Cuando se lleva una errata entre pecho y espalda no se
es persona.
Hace poco veía en televisión una entrevista a Yidis
Medina, una señora que como un ‘mágico’ de la época del narcotráfico, llegó de
barrer cafeterías en Barrancabermeja (Santander) a decidir el curso de la Carta
Magna de Colombia. Ella votó, prevenida de pensamientos y ambiciones, la
reelección presidencial que le dio el segundo término ejecutivo a otro
utilitarista político. Ella no sabía lo que hacía; solo pensaba en lo que
soñaba, en la mentira que se creyó, en el engaño que compró, sin pensar en que
el daño ya estaba hecho.
Y ése es precisamente el precio de los errores.

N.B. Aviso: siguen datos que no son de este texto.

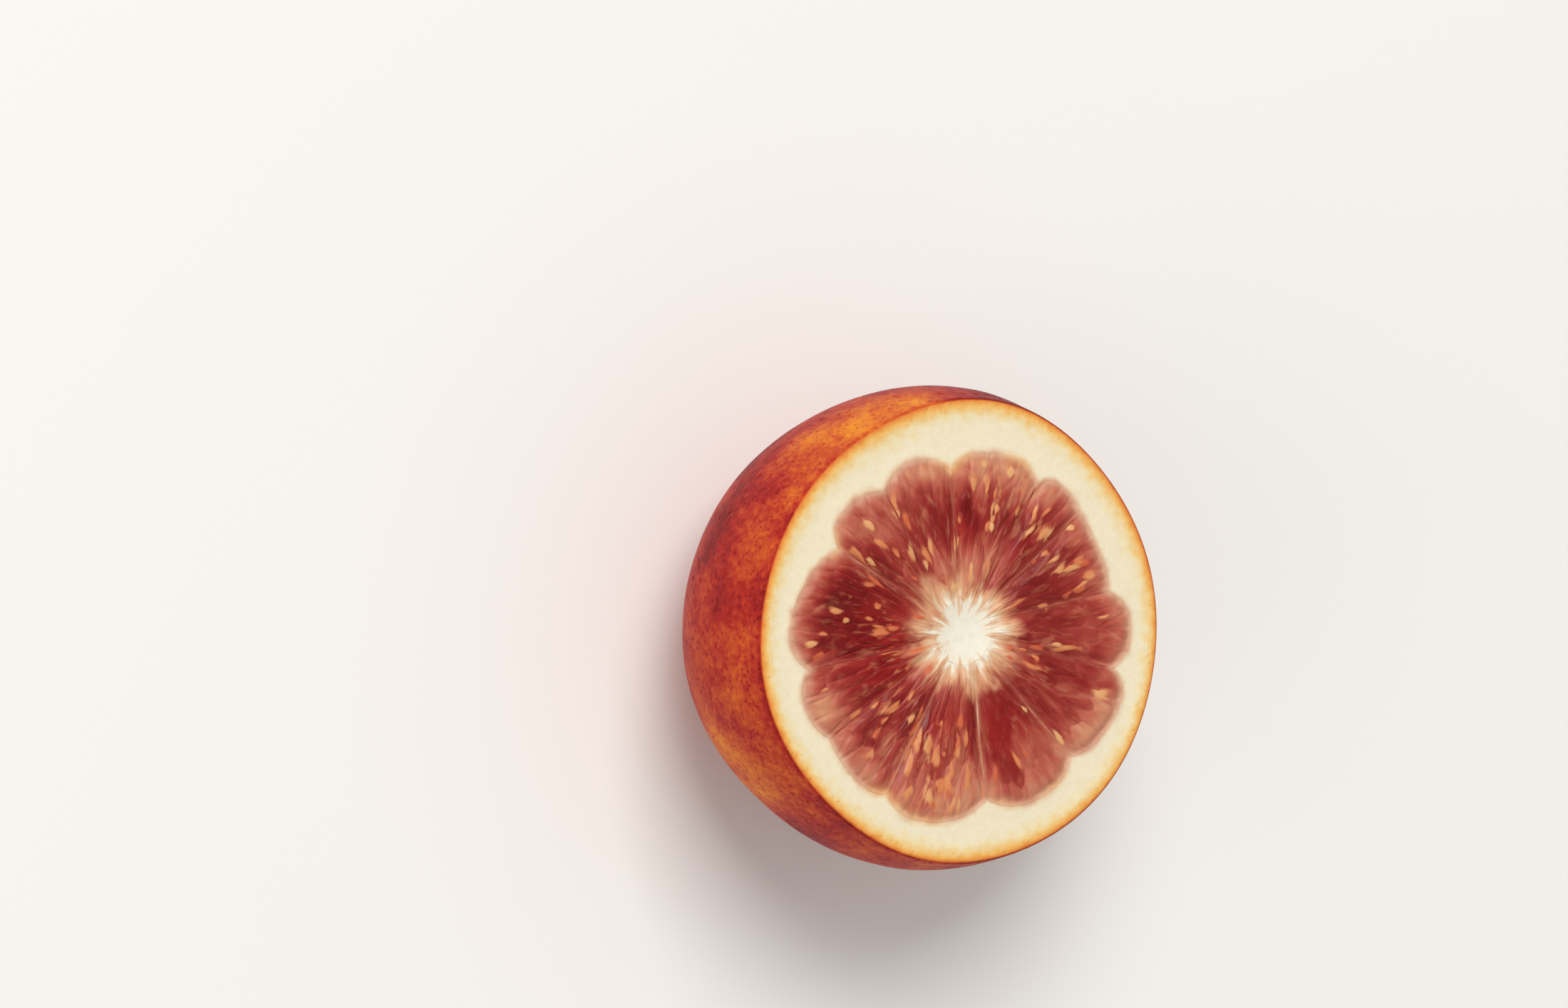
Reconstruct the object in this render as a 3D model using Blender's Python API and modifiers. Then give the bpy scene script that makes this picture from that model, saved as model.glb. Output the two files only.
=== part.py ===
"""Half of a blood orange, lying on its rind with the cut face up.

Metres, +Z up. The origin is the middle of the small flat spot that the half rests on. Angles are in
degrees and run counterclockwise from +X, seen from above.

The half is turned as a plain round blank first. Its points are then moved: the columns close up or
spread to the twelve uneven segments, the rings follow the scalloped edge of the flesh, the flesh swells
between its membranes, and the rind departs a little from round.
"""

import math

import bmesh
import bpy

MM = 0.001

# The round body, measured from the middle of its bulge
BULGE_RADIUS = 36.0 * MM
CUT_ABOVE_BULGE = 11.3 * MM
UNDERSIDE_DEPTH = 34.2 * MM
UNDERSIDE_FULLNESS = 2.15
REST_RADIUS = 9.0 * MM
RIM_ROUNDING = 0.7 * MM

# How the fruit departs from round: waves in a turn, height and the angle of a crest
LUMPS = (
    (2, 0.22 * MM, 118.0),
    (3, 0.29 * MM, 75.0),
    (4, 0.15 * MM, 0.0),
    (6, 0.15 * MM, 22.0),
)

# The cut flesh, segment by segment from the first membrane: the angle that the segment takes, how far
# the flesh reaches at its first membrane, how far at its crest, and where in the span the crest lies
FIRST_MEMBRANE = 17.0
SEGMENTS = (
    (28.0, 25.8 * MM, 27.0 * MM, 0.65),
    (19.0, 26.6 * MM, 27.9 * MM, 0.55),
    (35.5, 26.2 * MM, 27.9 * MM, 0.45),
    (27.5, 25.7 * MM, 27.8 * MM, 0.50),
    (26.5, 25.4 * MM, 27.9 * MM, 0.60),
    (41.5, 24.8 * MM, 29.6 * MM, 0.63),
    (23.0, 26.5 * MM, 28.8 * MM, 0.42),
    (27.5, 27.3 * MM, 28.0 * MM, 0.60),
    (38.5, 26.6 * MM, 28.8 * MM, 0.35),
    (35.0, 25.9 * MM, 29.2 * MM, 0.55),
    (32.5, 27.1 * MM, 30.4 * MM, 0.50),
    (25.5, 27.3 * MM, 29.9 * MM, 0.55),
)
LOBE_SQUARENESS = 2.4
CORE_RADIUS = 4.8 * MM
FLESH_RADIUS = 27.5 * MM

# Relief of the cut face, from the level of the pith: each segment swells and rounds off at its edge,
# a shallow furrow follows each membrane, and the juice sacs show as low waves
SEGMENT_SWELL = 0.50 * MM
EDGE_ROUNDING = 0.80 * MM
FURROW_DEPTH = 0.45 * MM
FURROW_HALF_WIDTH = 1.10 * MM
CORE_DIP = 0.60 * MM
SAC_SWELL = 0.16 * MM
SACS_ACROSS = 3
SACS_ALONG = 3

# How finely the blank is turned
COLUMNS_PER_SEGMENT = 13
CORE_RINGS = 2
FLESH_RINGS = 12
PITH_RINGS = 3
RIM_RINGS = 3
UPPER_RIND_RINGS = 3
UNDERSIDE_RINGS = 11
FLESH_RING_CROWDING = 1.5
MERGE_DISTANCE = 0.00001

# Finishes: a linear colour and a roughness
RIND = ((0.463, 0.080, 0.028), 0.45)
PITH = ((0.860, 0.755, 0.545), 0.65)
FLESH = ((0.270, 0.030, 0.026), 0.30)
CORE = ((0.880, 0.810, 0.700), 0.70)

COLUMNS = COLUMNS_PER_SEGMENT * len(SEGMENTS)
RIM_CENTRE_HEIGHT = CUT_ABOVE_BULGE - RIM_ROUNDING
RIM_CENTRE_RADIUS = math.sqrt((BULGE_RADIUS - RIM_ROUNDING) ** 2 - RIM_CENTRE_HEIGHT**2)
RIM_LOWER_ANGLE = math.atan2(RIM_CENTRE_HEIGHT, RIM_CENTRE_RADIUS)
REST_TURN = math.acos((REST_RADIUS / BULGE_RADIUS) ** (UNDERSIDE_FULLNESS / 2))
REST_BELOW_BULGE = UNDERSIDE_DEPTH * math.sin(REST_TURN) ** (2 / UNDERSIDE_FULLNESS)
CUT_HEIGHT = REST_BELOW_BULGE + CUT_ABOVE_BULGE


def remove_everything():
    for scene_object in list(bpy.data.objects):
        bpy.data.objects.remove(scene_object, do_unlink=True)


def fractions(count):
    """The shares 1/count, 2/count and so on up to 1."""
    return [step / count for step in range(1, count + 1)]


def face_profile():
    """Radii of the rings of the cut face, from its middle out to where the rim starts to round."""
    radii = [0.0]
    radii += [CORE_RADIUS * share for share in fractions(CORE_RINGS)]
    for share in fractions(FLESH_RINGS):
        crowded = 1 - (1 - share) ** FLESH_RING_CROWDING
        radii.append(CORE_RADIUS + (FLESH_RADIUS - CORE_RADIUS) * crowded)
    pith_width = RIM_CENTRE_RADIUS - FLESH_RADIUS
    radii += [FLESH_RADIUS + pith_width * share for share in fractions(PITH_RINGS)]
    return [(radius, CUT_HEIGHT) for radius in radii]


def rim_profile():
    """The rounded cut edge, an arc that meets the flat face and the round rind smoothly."""
    points = []
    for share in fractions(RIM_RINGS):
        angle = math.pi / 2 + (RIM_LOWER_ANGLE - math.pi / 2) * share
        radius = RIM_CENTRE_RADIUS + RIM_ROUNDING * math.cos(angle)
        height = REST_BELOW_BULGE + RIM_CENTRE_HEIGHT + RIM_ROUNDING * math.sin(angle)
        points.append((radius, height))
    return points


def rind_profile():
    """The rind: part of a ball down to the bulge, then a slightly fuller and shallower underside."""
    points = []
    for share in fractions(UPPER_RIND_RINGS):
        angle = RIM_LOWER_ANGLE * (1 - share)
        height = REST_BELOW_BULGE + BULGE_RADIUS * math.sin(angle)
        points.append((BULGE_RADIUS * math.cos(angle), height))
    power = 2 / UNDERSIDE_FULLNESS
    for share in fractions(UNDERSIDE_RINGS):
        turn = REST_TURN * share
        radius = BULGE_RADIUS * math.cos(turn) ** power
        height = REST_BELOW_BULGE - UNDERSIDE_DEPTH * math.sin(turn) ** power
        points.append((radius, height))
    points.append((0.0, 0.0))
    return points


def turned_blank(name):
    """The profile turned once round +Z, as a plain mesh with its poles closed."""
    profile = face_profile() + rim_profile() + rind_profile()
    line = bpy.data.meshes.new(name + "_profile")
    edges = [(index, index + 1) for index in range(len(profile) - 1)]
    line.from_pydata([(radius, 0.0, height) for radius, height in profile], edges, [])
    turned = bpy.data.objects.new(name + "_turned", line)
    bpy.context.scene.collection.objects.link(turned)
    screw = turned.modifiers.new("Turn", "SCREW")
    screw.axis = "Z"
    screw.angle = math.tau
    screw.steps = COLUMNS
    screw.render_steps = COLUMNS
    screw.use_merge_vertices = True
    screw.merge_threshold = MERGE_DISTANCE
    graph = bpy.context.evaluated_depsgraph_get()
    mesh = bpy.data.meshes.new_from_object(turned.evaluated_get(graph))
    bpy.data.objects.remove(turned, do_unlink=True)
    mesh.name = name
    return mesh


def place_in_segment(column):
    """For a column of the blank: which segment it falls in, how far across it, and the real angle."""
    number, step = divmod(column, COLUMNS_PER_SEGMENT)
    across = step / COLUMNS_PER_SEGMENT
    start = FIRST_MEMBRANE + sum(segment[0] for segment in SEGMENTS[:number])
    return number, across, math.radians(start + SEGMENTS[number][0] * across)


def flesh_reach(number, across):
    """How far the flesh reaches from the centre: a round lobe between the notches at two membranes."""
    _, first_notch, crest, crest_place = SEGMENTS[number]
    last_notch = SEGMENTS[(number + 1) % len(SEGMENTS)][1]
    between = first_notch + (last_notch - first_notch) * across
    between_at_crest = first_notch + (last_notch - first_notch) * crest_place
    side = crest_place if across < crest_place else 1 - crest_place
    lobe = 1 - (abs(across - crest_place) / side) ** LOBE_SQUARENESS
    return between + (crest - between_at_crest) * lobe


def lump(angle):
    """How far the fruit stands out of round at an angle."""
    return sum(
        height * math.cos(waves * (angle - math.radians(crest))) for waves, height, crest in LUMPS
    )


def lump_share(radius):
    """The lumps fade to nothing at the flat spot, which stays round."""
    return max(0.0, (radius - REST_RADIUS) / (BULGE_RADIUS - REST_RADIUS))


def flesh_height(number, across, radius, reach):
    """Relief of one segment at a radius: its swell, the furrows beside it and the sacs on it."""
    span = math.radians(SEGMENTS[number][0])
    to_membrane = radius * math.sin(span * min(across, 1 - across))
    between = 1 - math.exp(-((to_membrane / FURROW_HALF_WIDTH) ** 2))
    to_edge = min(reach - radius, radius - CORE_RADIUS)
    inside = 1 - math.exp(-to_edge / EDGE_ROUNDING)
    along = (radius - CORE_RADIUS) / (reach - CORE_RADIUS)
    sacs = math.cos(math.tau * SACS_ACROSS * across) * math.cos(math.pi * SACS_ALONG * along)
    swell = SEGMENT_SWELL + SAC_SWELL * sacs * radius / reach
    return inside * (between * swell - (1 - between) * FURROW_DEPTH)


def carved_point(radius, column, height):
    """Where a point of the blank goes."""
    number, across, angle = place_in_segment(column)
    swollen = lump(angle) * lump_share(radius)
    if height < CUT_HEIGHT - MERGE_DISTANCE or radius > RIM_CENTRE_RADIUS + MERGE_DISTANCE:
        radius += swollen
    elif radius > FLESH_RADIUS + MERGE_DISTANCE:
        reach = flesh_reach(number, across)
        outwards = (radius - FLESH_RADIUS) / (RIM_CENTRE_RADIUS - FLESH_RADIUS)
        edge = RIM_CENTRE_RADIUS + lump(angle) * lump_share(RIM_CENTRE_RADIUS)
        radius = reach + (edge - reach) * outwards
    elif radius > CORE_RADIUS + MERGE_DISTANCE:
        outwards = (radius - CORE_RADIUS) / (FLESH_RADIUS - CORE_RADIUS)
        reach = flesh_reach(number, across)
        radius = CORE_RADIUS + (reach - CORE_RADIUS) * outwards
        height += flesh_height(number, across, radius, reach)
    else:
        height -= CORE_DIP * (1 - (radius / CORE_RADIUS) ** 2)
    return radius * math.cos(angle), radius * math.sin(angle), height


def carve(mesh):
    """Move every point of the turned blank to its place on the real half."""
    step = math.tau / COLUMNS
    for vertex in mesh.vertices:
        x, y, z = vertex.co
        column = round((math.atan2(y, x) % math.tau) / step) % COLUMNS
        vertex.co = carved_point(math.hypot(x, y), column, z)


def surface_material(name, finish):
    colour, roughness = finish
    material = bpy.data.materials.new(name)
    material.use_nodes = True
    shader = material.node_tree.nodes["Principled BSDF"]
    shader.inputs["Base Color"].default_value = (*colour, 1.0)
    shader.inputs["Roughness"].default_value = roughness
    shader.inputs["Metallic"].default_value = 0.0
    material.diffuse_color = (*colour, 1.0)
    return material


def paint_rings(mesh):
    """Give each ring its finish by its place in the turned profile, before the points are moved."""
    for material in (
        surface_material("blood_orange_rind", RIND),
        surface_material("white_pith", PITH),
        surface_material("dark_red_flesh", FLESH),
        surface_material("spongy_core", CORE),
    ):
        mesh.materials.append(material)
    for polygon in mesh.polygons:
        radius = math.hypot(polygon.center.x, polygon.center.y)
        if polygon.center.z < CUT_HEIGHT - MERGE_DISTANCE:
            polygon.material_index = 0
        elif radius > FLESH_RADIUS:
            polygon.material_index = 1
        elif radius > CORE_RADIUS:
            polygon.material_index = 2
        else:
            polygon.material_index = 3


def close_and_smooth(mesh):
    """Weld the turned seam, turn every face outwards and shade the half as a round thing."""
    shell = bmesh.new()
    shell.from_mesh(mesh)
    bmesh.ops.remove_doubles(shell, verts=shell.verts, dist=MERGE_DISTANCE)
    bmesh.ops.recalc_face_normals(shell, faces=shell.faces)
    shell.to_mesh(mesh)
    shell.free()
    mesh.shade_smooth()


def build_half():
    collection = bpy.data.collections.new("Blood orange half")
    bpy.context.scene.collection.children.link(collection)
    mesh = turned_blank("blood_orange_half")
    paint_rings(mesh)
    carve(mesh)
    close_and_smooth(mesh)
    half = bpy.data.objects.new("blood_orange_half", mesh)
    collection.objects.link(half)


remove_everything()
build_half()
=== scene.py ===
"""Half of a blood orange, lying on its rind with the cut face up.

Metres, +Z up. The origin is the middle of the small flat spot that the half rests on. Angles are in
degrees where they are written down, and run counterclockwise from +X, seen from above.
"""

import math

import bpy
import numpy as np
from mathutils import Matrix, Vector


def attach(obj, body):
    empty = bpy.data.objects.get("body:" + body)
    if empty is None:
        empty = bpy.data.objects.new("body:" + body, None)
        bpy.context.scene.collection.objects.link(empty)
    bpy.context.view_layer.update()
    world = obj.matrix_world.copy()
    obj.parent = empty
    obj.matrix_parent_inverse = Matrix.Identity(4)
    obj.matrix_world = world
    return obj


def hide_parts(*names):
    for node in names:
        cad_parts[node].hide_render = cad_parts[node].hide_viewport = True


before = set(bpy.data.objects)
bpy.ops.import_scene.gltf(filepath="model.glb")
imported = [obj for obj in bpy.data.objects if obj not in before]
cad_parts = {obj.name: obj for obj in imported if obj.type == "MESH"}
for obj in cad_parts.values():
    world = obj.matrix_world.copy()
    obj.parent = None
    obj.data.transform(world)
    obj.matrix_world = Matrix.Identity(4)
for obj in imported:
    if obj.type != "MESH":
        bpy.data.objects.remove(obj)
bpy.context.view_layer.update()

# The rind
# The waxy outer skin, full of oil glands. It is orange where it hung in the shade and flushed crimson
# elsewhere. Its colour also holds painted shade, darker crimson along the outline in view and under
# the cut edge, and painted light near the cut at the top. The knife left its edge a little rounded,
# and the yellow layer under the skin shows there.

MM = 0.001

BULGE_RADIUS = 36.0 * MM
CUT_ABOVE_BULGE = 11.3 * MM
UNDERSIDE_DEPTH = 34.2 * MM
UNDERSIDE_FULLNESS = 2.15
REST_RADIUS = 9.0 * MM
RIM_ROUNDING = 0.7 * MM
RIND_THICKNESS = 1.7 * MM
FULL_PITS_BELOW_RIM = 2.0 * MM
FULL_PITS_ABOVE_REST = 1.5 * MM

# How the fruit is out of round: waves in a turn, height and the angle of a crest
LUMPS = (
    (2, 0.22 * MM, 118.0),
    (3, 0.29 * MM, 75.0),
    (4, 0.15 * MM, 0.0),
    (6, 0.15 * MM, 22.0),
)

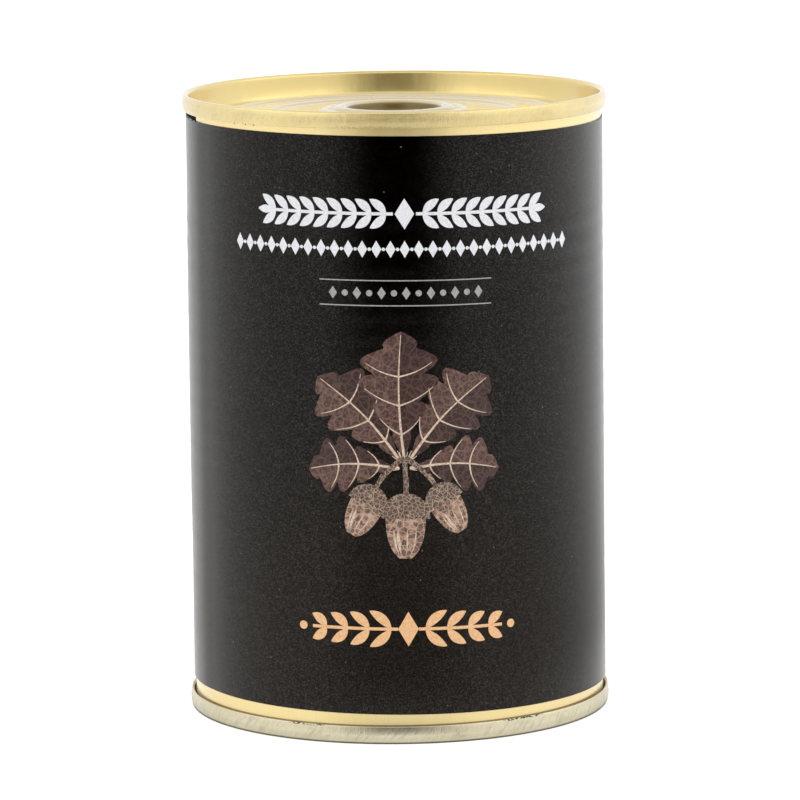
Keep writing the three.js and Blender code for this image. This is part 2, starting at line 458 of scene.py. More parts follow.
# ---- Finishes ----


@dataclass(frozen=True)
class Scuffs:
    """Wear from the seaming rolls and from handling on the outer wall of a seam, and painted shade in the
    cleft behind its free edge.
    """

    radius: float  # of the wall, in millimetres
    edge: float  # height of the free edge, where the rolls left chips
    chipped: tuple[Point, ...]  # where it is chipped, in degrees from the front
    chips: float = 1.0  # how dark they are
    roughness: float = 0.5
    grain: float = 0.05  # depth of the upright lines, in millimetres
    streaks: float = 0.06  # how much the leaning streaks darken it
    scratches: float = 0.22  # the same for the hair scratches
    smudges: float = 0.08
    lean: float = math.radians(-40)  # of the scratches and streaks
    stretch: float = 6  # how much longer than wide they are
    dirt: Colour = srgb(96, 90, 66)
    chip: Colour = srgb(44, 36, 24)
    shade: Colour = srgb(54, 42, 26)  # painted shade in the cleft behind the edge
    cleft: Point = (0.95, 0.68)  # its inner and outer side, in from the wall
    hair_scale: float = 1500
    hair_width: Point = (0.004, 0.02)
    grain_scale: float = 6000
    patch_cloud: Cloud = Cloud(160, 2, 0.5, 0.62)  # where the hair scratches are
    smudge_cloud: Cloud = Cloud(210, 4, 0.5, 0.7)
    streak_cloud: Cloud = Cloud(1300, 3, 0.46, 0.68)
    chip_cloud: Cloud = Cloud(1500, 2, 0.46, 0.54)

    def wear(self, g: Graph, colour: Value, roughness: Value, normal: Value) -> tuple[Value, Value, Value]:
        """Adds the wear, and the painted shade in the cleft, to a plate's finish.

        Args:
            g: the finish's graph.
            colour: the plain plate's colour.
            roughness: its roughness.
            normal: its normal.

        Returns:
            The worn and shaded colour, roughness and normal.
        """
        outside = g.ramp_mm(g.radius(), self.radius - 0.25, self.radius - 0.02)
        wall = g.unrolled(self.radius * MM)
        turned = {"Vector": wall, "Rotation": (0, 0, self.lean), "Scale": (1, self.stretch, 1)}
        leaning = g.add("ShaderNodeMapping", turned, vector_type="TEXTURE").outputs[0]
        hair = g.math("ABSOLUTE", g.math("SUBTRACT", g.noise(leaning, self.hair_scale, 1, 0.4), 0.5))
        patchy = g.cloud(wall, self.patch_cloud)
        scratched = g.product(g.ramp(hair, *self.hair_width, 1, 0), g.product(patchy, outside))
        smudged = g.product(g.cloud(g.stretched(1, 1, 2.5), self.smudge_cloud), outside)
        streaked = g.product(g.cloud(leaning, self.streak_cloud), outside)
        worn = g.total(g.product(scratched, self.scratches), g.product(smudged, self.smudges),
                       g.product(streaked, self.streaks))
        colour = g.blend(worn, colour, self.dirt)
        colour = g.blend(self._chips(g, wall), colour, self.chip)
        # painted shade: darkens the cleft between the seam's free edge and the wall behind it
        inner, outer = self.cleft
        cleft = g.product(g.between_mm(g.z, self.edge - 0.6, self.edge + 0.6, 0.1),
                          g.between_mm(g.radius(), self.radius - inner, self.radius - outer, 0.06))
        colour = g.blend(cleft, colour, self.shade)
        grain = g.product(g.noise(g.stretched(1, 1, 0.05), self.grain_scale, 3), outside)
        normal = g.bump(scratched, -0.4, 0.015, g.bump(grain, 1.0, self.grain, normal))
        return colour, g.mix(outside, roughness, self.roughness), normal

    def _chips(self, g: Graph, wall: Value) -> Value:
        """Dark specks in a line along the free edge.

        Args:
            g: the finish's graph.
            wall: the seam's wall laid flat.

        Returns:
            Where they are, as a mask.
        """
        flat = g.add("ShaderNodeMapping", {"Vector": wall, "Scale": (1, 2.2, 1)}).outputs[0]
        specks = g.cloud(flat, self.chip_cloud)
        line = g.between_mm(g.z, self.edge - 0.16, self.edge + 0.16, 0.06)
        azimuth = g.azimuth()
        shown: Value = 0.0
        for start, end in self.chipped:
            span = g.between(azimuth, *arc(start, end), math.radians(2))
            shown = g.math("MAXIMUM", shown, span)
        near = g.ramp_mm(g.radius(), self.radius - 0.5, self.radius - 0.3)
        return g.product(g.product(specks, line), g.product(shown, near, self.chips))


@dataclass(frozen=True)
class Tinplate:
    """Rolled and pressed tinplate, bare or under a clear gold lacquer."""

    name: str
    light: Colour
    dark: Colour
    roughness: float
    coat: float
    metallic: float = 1.0
    scuffs: Union[Scuffs, None] = None
    rings: tuple[tuple[float, Colour], ...] = ()  # other tones of the lacquer, inside each radius in turn
    well: Union[tuple[float, float, Colour], None] = None  # radius and top of the sunk well, and the colour of the painted shade in it
    well_roughness: float = 0.6
    specks: tuple[Point, ...] = ()  # azimuth in degrees and height of single dark specks
    speck: Colour = srgb(28, 24, 20)
    speck_size: Point = (0.08, 0.17)  # radius of its dark middle, and of the whole
    speck_wall: float = 0.0372  # radius of the wall that they are on, in metres
    seat: float = 0.0  # height of the seam's edge that the wall stands in, where it goes into shade
    seat_shade: Colour = srgb(92, 68, 30)
    line_scale: float = 5200
    line_depth: float = 0.012
    broad_scale: float = 420
    broad_depth: float = 0.1
    cloud_scale: float = 90

    def material(self) -> bpy.types.Material:
        """Builds it: fine upright rolling lines, cloudy tone, painted shade in a sunk well and where the wall
        stands in its seam, and the wear of its seam.

        Returns:
            The material.
        """
        g = Graph(self.name)
        lines = g.noise(g.stretched(1, 1, 0.05), self.line_scale, 3)
        broad = g.noise(g.stretched(1, 1, 0.12), self.broad_scale, 2)
        cloud = g.noise(g.place, self.cloud_scale, 3)
        tone = g.total(g.product(lines, 0.4), g.product(cloud, 0.6))
        colour = g.blend(g.ramp(tone, 0.35, 0.65), self.dark, self.light)
        roughness: Value = g.ramp(broad, 0.35, 0.65, self.roughness * 0.94, self.roughness * 1.06)
        for radius, tint in self.rings:
            colour = g.blend(g.ramp_mm(g.radius(), radius - 0.25, radius + 0.25, 1, 0), colour, tint)
        # painted shade: the sunk well is darkened to an olive tone
        if self.well:
            radius, top, tint = self.well
            sunk = g.product(g.ramp_mm(g.radius(), radius - 0.1, radius + 0.2, 1, 0),
                             g.ramp_mm(g.z, top - 0.2, top + 0.1, 1, 0))
            colour = g.blend(sunk, colour, tint)
            roughness = g.mix(sunk, roughness, self.well_roughness)
        if self.specks:
            colour = g.blend(self._specks(g), colour, self.speck)
        if self.seat:
            shade = g.ramp_mm(g.z, self.seat + 0.03, self.seat + 0.18, 0.75, 0)
            colour = g.blend(shade, colour, self.seat_shade)
        normal = g.bump(broad, 0.5, self.broad_depth, g.bump(lines, 0.6, self.line_depth))
        if self.scuffs:
            colour, roughness, normal = self.scuffs.wear(g, colour, roughness, normal)
        return g.finish(base_color=colour, metallic=self.metallic, roughness=roughness, normal=normal,
                        coat_weight=self.coat, coat_roughness=0.12, coat_ior=1.5)

    def _specks(self, g: Graph) -> Value:
        """The single dark specks.

        Args:
            g: the finish's graph.

        Returns:
            Where they are, as a mask.
        """
        wall = g.unrolled(1.0)
        mask: Value = 0.0
        for degrees, height in self.specks:
            apart = g.vector("SUBTRACT", wall, (math.radians(degrees), height * MM, 0)).outputs[0]
            level = g.vector("MULTIPLY", apart, (self.speck_wall, 1, 1)).outputs[0]
            away = g.vector("LENGTH", level).outputs["Value"]
            mask = g.math("MAXIMUM", mask, g.ramp_mm(away, *self.speck_size, 1, 0))
        return mask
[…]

Los
yerros, como me enseñaron en el colegio a llamar a los más vergonzantes y
difíciles de superar de su índole, no se desprenden hasta acabar con todo,
hasta lograr que la culpa consuma por doquier lo que ve; lo bueno, lo malo y lo
loable. A que las buenas acciones del pasado sean un episodio más para validar
aquella frase del reverendo Martin Luther King Jr. en la que advertía: “Nada se
olvida más despacio que una ofensa; y nada más rápido que un favor”. Y sí.